A loyal fan of Army West Point Rugby, Bahnsen has presented a pistol to the team captain for nearly 20 years. A room in the rugby stadium is dedicated to him and has a portrait of Bahnsen on display.

For just as long, he was a mainstay at the Academy, giving pro bono lectures to cadets on duty, history and leadership.

“Our Army is still today liberally sprinkled with graduates who were inspired by him to a lifetime of service,” said former West Point Superintendent and retired Lt. Gen. Dave Palmer, a member of the Class of ’56.

Bahnsen wrote about his Vietnam experiences in the 2007 book “American Warrior: A Combat Memoir of Vietnam” (Citadel Press).

He is the recipient of the Distinguished Service Cross, five Silver Stars, the Purple Heart with one oak leaf cluster, and 51 Air Medals, among other honors.

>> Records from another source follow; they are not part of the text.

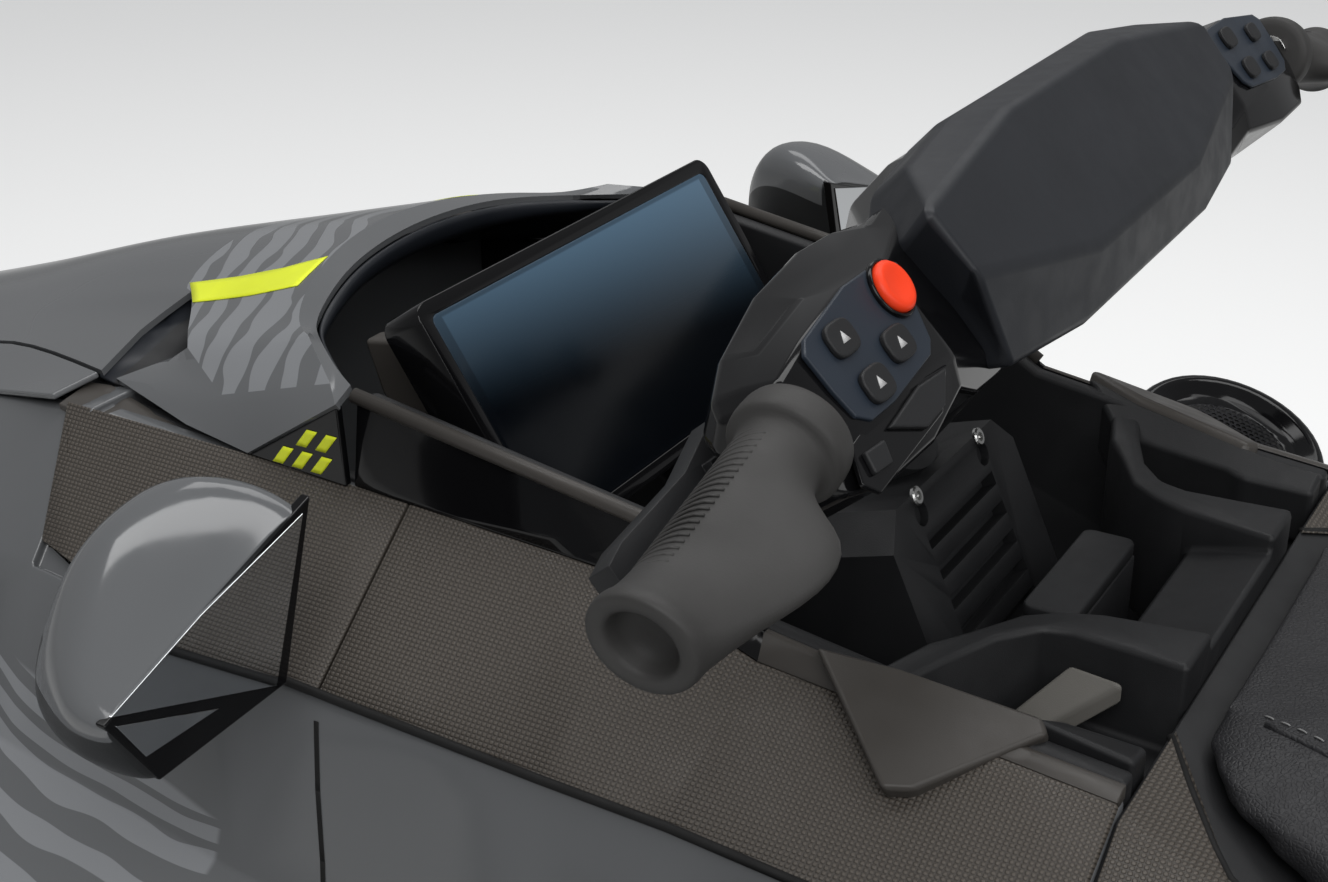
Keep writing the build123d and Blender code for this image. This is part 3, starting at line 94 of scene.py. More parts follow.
class CraftColours(bpy.types.PropertyGroup):
    """Colours of the finishes, in linear light"""

    body: colour_setting("Body", "Gloss of the decks, lid and mirrors", (0.112, 0.116, 0.121))
    stripe: colour_setting("Stripe", "Paler bands in the gloss", (0.215, 0.223, 0.234))
    hull: colour_setting("Hull", "Gloss under the rub rail", (0.05, 0.052, 0.056))
    moulded: colour_setting("Moulded plastic", "Matt cockpit mouldings", (0.0125, 0.0128, 0.0138))
    panel: colour_setting("Side panels", "Dimpled side panels", (0.074, 0.063, 0.052))
    vinyl: colour_setting("Seat vinyl", "Skin of the seats", (0.015, 0.015, 0.0165))
    accent: colour_setting("Accent", "Bare patches and dashes", (0.72, 0.80, 0.03))


class CraftSizes(bpy.types.PropertyGroup):
    """Sizes of what is finished here"""

    dimple: size_setting("Dimple pitch", "Spacing of the panels' dimples", 0.0027, 0.001, 0.02)
    stripe_pitch: size_setting("Stripe pitch", "Spacing of the paler bands", 0.021, 0.01, 0.2)
    lid_wall: size_setting("Lid wall", "Thickness of the front lid", 0.004, 0.001, 0.01)
    film: size_setting("Film", "Thickness of the laid films", 0.0003, 0.0001, 0.001)
    grille_pitch: size_setting("Grille pitch", "Spacing of the grilles' holes", 0.0044, 0.002, 0.01)
    mat_pitch: size_setting("Mat pitch", "Spacing of the mats' lozenges", 0.016, 0.006, 0.05)
    stitch: size_setting("Stitch", "Length of a seat stitch", 0.005, 0.002, 0.01)


def colour(name):
    """A finish's colour with its alpha."""
    return (*getattr(bpy.context.scene.craft_colours, name), 1.0)


def size(name):
    """A size in metres."""
    return getattr(bpy.context.scene.craft_sizes, name)


class Nodes:
    """A node tree that is put together one node at a time."""

    def node(self, kind, inputs=(), **settings):
        """A new node. Each of its inputs is a value, or another node's output."""
        made = self.tree.nodes.new(kind)
        for key, value in settings.items():
            setattr(made, key, value)
        for key, value in dict(inputs).items():
            if isinstance(value, bpy.types.NodeSocket):
                self.tree.links.new(value, made.inputs[key])
            else:
                made.inputs[key].default_value = value
        return made


class Finish(Nodes):
    """A node material."""

    def __init__(self, name):
        self.material = bpy.data.materials.new(name)
        self.material.use_nodes = True
        self.tree = self.material.node_tree
        self.shader = self.tree.nodes["Principled BSDF"]
        self.place = self.tree.nodes.new("ShaderNodeTexCoord").outputs["Object"]

    def set(self, **values):
        """Fixed values of the shader, by the socket's name with _ for a space."""
        for key, value in values.items():
            self.shader.inputs[key.replace("_", " ")].default_value = value
        return self

    def link(self, output, socket):
        """Leads an output to an input of the shader."""
        self.tree.links.new(output, self.shader.inputs[socket])

    def math(self, operation, a, b=0.0):
        return self.node("ShaderNodeMath", {0: a, 1: b}, operation=operation).outputs[0]

    def axes(self):
        """Forward, port and up, in metres from the object's origin."""
        return self.node("ShaderNodeSeparateXYZ", {0: self.place}).outputs

    def noise(self, scale, detail=2.0, roughness=0.5):
        return self.node("ShaderNodeTexNoise", {
            "Vector": self.place, "Scale": scale, "Detail": detail,
            "Roughness": roughness}).outputs["Fac"]

    def ramp(self, value, low, high, out_low=0.0, out_high=1.0):
        """value between low and high, turned to between out_low and out_high."""
        return self.node("ShaderNodeMapRange", {
            "Value": value, "From Min": low, "From Max": high, "To Min": out_low,
            "To Max": out_high},
            interpolation_type="SMOOTHSTEP").outputs["Result"]

    def mix(self, factor, a, b):
        """Colour a where factor is 0, and b where it is 1."""
        made = self.node("ShaderNodeMix", {0: factor, 6: a, 7: b}, data_type="RGBA")
        return made.outputs[2]

    def bump(self, height, depth, under=None):
        """Bump of a height from 0 to 1 that stands depth metres high."""
        made = self.node("ShaderNodeBump", {"Height": height, "Distance": depth})
        if under is not None:
            self.tree.links.new(under, made.inputs["Normal"])
        return made.outputs["Normal"]


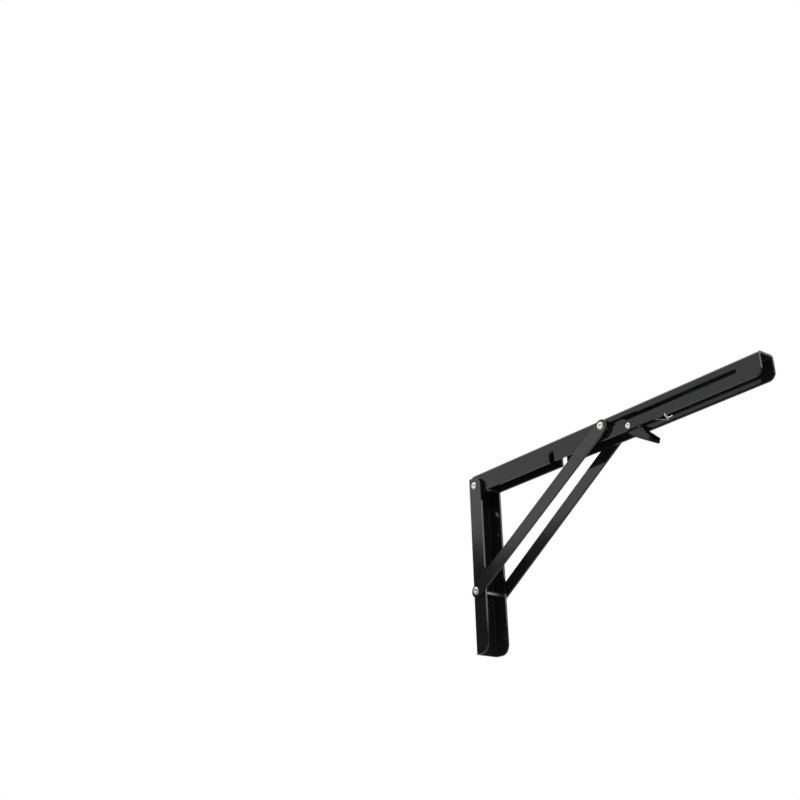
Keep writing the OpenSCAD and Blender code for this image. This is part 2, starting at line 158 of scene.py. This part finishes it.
def make_camera():
    back = direction(VIEW_AZIMUTH, VIEW_ELEVATION)
    right = Vector((cos(VIEW_AZIMUTH), sin(VIEW_AZIMUTH), 0.0))
    up = back.cross(right)
    right_rolled = cos(VIEW_ROLL) * right + sin(VIEW_ROLL) * up
    up_rolled = cos(VIEW_ROLL) * up - sin(VIEW_ROLL) * right
    focal_px = LENS_MM / SENSOR_MM * PICTURE_SIDE
    aside = (HINGE_PIXEL[0] - PICTURE_SIDE / 2) / focal_px * VIEW_DISTANCE
    above = (PICTURE_SIDE / 2 - HINGE_PIXEL[1]) / focal_px * VIEW_DISTANCE
    near_ear = Vector((HINGE.x, LEG_NEAR_FACE, HINGE.z))
    place = near_ear + VIEW_DISTANCE * back - aside * right_rolled - above * up_rolled
    data = bpy.data.cameras.new("camera")
    data.lens = LENS_MM
    data.sensor_width = SENSOR_MM
    data.clip_start, data.clip_end = VIEW_REACH
    camera = bpy.data.objects.new("camera", data)
    camera.matrix_world = Matrix.Translation(place) @ Matrix(
        (right_rolled, up_rolled, back)).transposed().to_4x4()
    bpy.context.scene.collection.objects.link(camera)
    bpy.context.scene.camera = camera


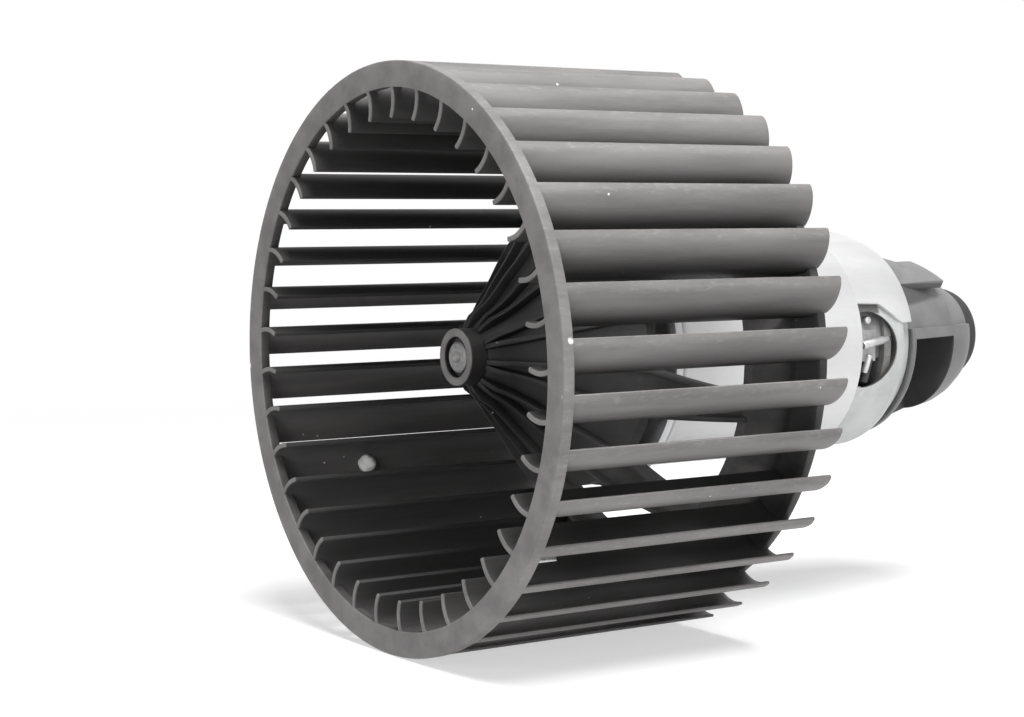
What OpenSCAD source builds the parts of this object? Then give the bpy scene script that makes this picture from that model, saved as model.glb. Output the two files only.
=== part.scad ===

He also has been inducted into the Army Aviation Hall of Fame, the Georgia Aviation Hall of Fame and the Gathering of Eagles.

Retiring from active service in 1986, Bahnsen returned to his alma mater and worked at BDM Corp. prior to forming his own consulting firm, Bahnsen Inc. After his wife Peggy’s retirement from active service as an Army lieutenant colonel, Bahnsen settled in her hometown of New Cumberland, where they operate the Miller Family Farm.